While attempting to write the screenplay for The Rum Diary he suffered from writer’s block. In order to combat the problem, Robinson, who had been sober for six years, began to drink every day until the screenplay was completed, quitting once again thereafter. Clearly it helped get him in the right mind set.  




“Holy Jesus, What are these goddamn animals”


Anybody who is looking for some kind of Fear & Loathing sequel will be disappointed; The Rum Diary is as different from Fear & Loathing as that was from Where the Buffalo’s Roam, the 1980 film starring Bill Murray as Thompson. Fear & Loathing could only ever have been made by the twisted imagination of Terry Gilliam, whereas The Rum Diary could have been made by anyone, but I don’t think just anyone could have done the job as well as Robinson. The film has a similar feel to Robinson’s first work, less bleak and British, more sun drenched and Puerto Rican, but just as dysfunctional, just as many misadventures and trouble with the locals. Whether it was worth Robinson’s day release from his self-imposed directorial exile is up for debate, but he certainly writes like Thompson.

It’s not the greatest film Robinson has made, he’ll be hard pressed to ever better his debut, and Gilliam’s effort will forever be the Thompson benchmark, it is however clear this was a labour of love for all involved, which I don’t think would have seen the light of day if Depp hadn’t done the pirates movies, his name is so big right now filmmakers can probably make their money back just from the audience percentage attending simply because it’s ‘the new Johnny Depp movie’ without actually knowing anything about the plot.

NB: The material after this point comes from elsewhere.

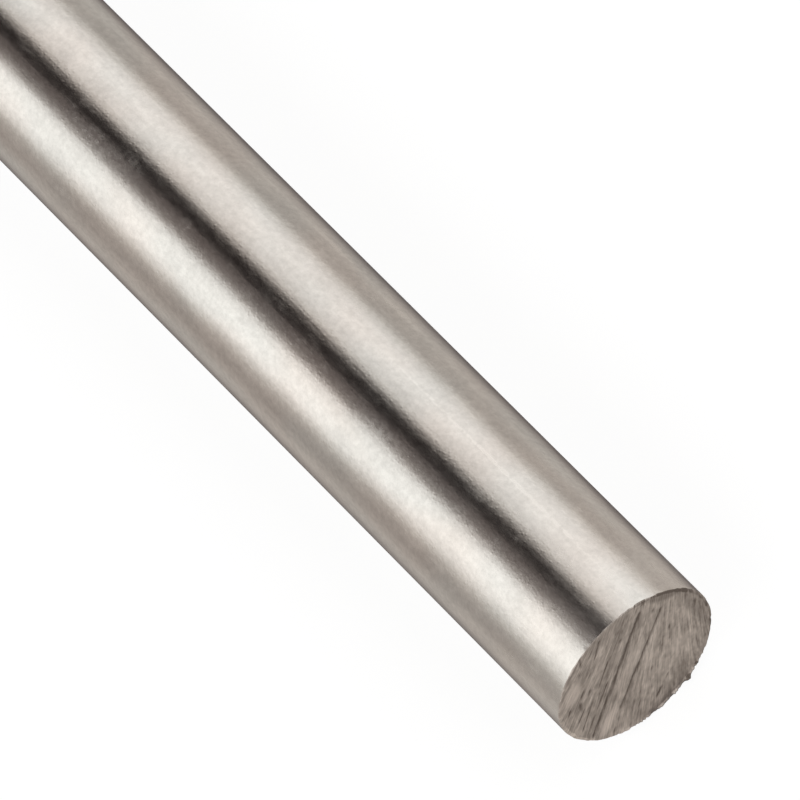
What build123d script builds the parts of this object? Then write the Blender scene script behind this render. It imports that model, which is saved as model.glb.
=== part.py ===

In fact you could probably make a tidy sum just filming him pissing about in the costume department…in 3D.

If this were a superhero movie, it would be the origin story, where the young photographers bitten by the radioactive spider, where the little richboy sees his parents slain and turns vigilante, where the heavy drinking writer finds his voice and blazes the trail for the verbally unhinged.